Editor Dr Phillip Carter said the story of faith versus science was a "classic example" of mid-19th Century society.

Sarah began refusing food in October 1867 after falling ill earlier that year, showing symptoms including paralysis and staring fits.

She was said to survive on only a few drops of water a day and followers of Christianity drew comparisons between this behaviour and that of saints.

Those who believed her were said to leave coins as offerings.

Sarah became a curiosity to doctors, leading to round-the-clock checks to establish whether her claims were true or merely a hoax.

'Faith over matter'

Four years after her death in December 1869, physician Sir William Gull formally named the disorder of anorexia nervosa.

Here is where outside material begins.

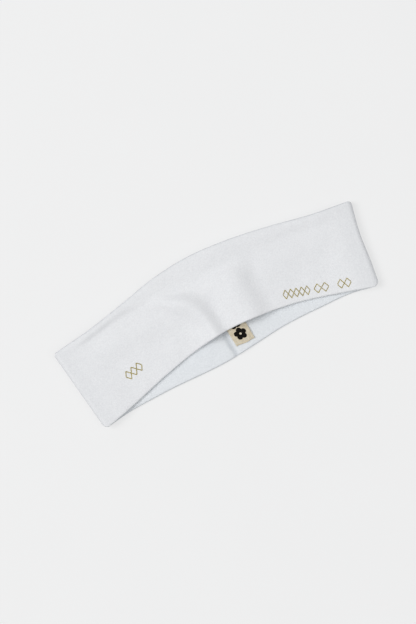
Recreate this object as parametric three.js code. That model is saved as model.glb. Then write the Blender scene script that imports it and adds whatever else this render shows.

Dr Carter said of her inclusion in the dictionary: "Sarah Jacob is a classic example of a way of looking at a particular society, in this case the mid-19th Century, and seeing how people debate particular issues.

"Sarah's family was deeply religious and Sarah herself was a very strict reader of the bible.

"Weighed against her were London-based physicians and medical experts who claimed that her condition couldn't be real and she was a hoax and she was faking the fact that she had gone without food for the two years.

"Really it's a contest between London and the rest of the United Kingdom, it's a contest between science and religion and it's a contest of faith over matter."

Sarah's case was featured in the highly-regarded medical journal the Lancet and, when she died, the story was said to have covered bill boards in London.

After her death, Sarah's parents were charged with child neglect and unlawful killing.

They were convicted of the neglect charge and were both sentenced to six months in prison.

Sarah Jacob is joined in the 2005 version of the dictionary by three other Welsh people - politician Cledwyn Hughes, New Testament scholar David Davies and poet David Rowlands, who all died in 2001.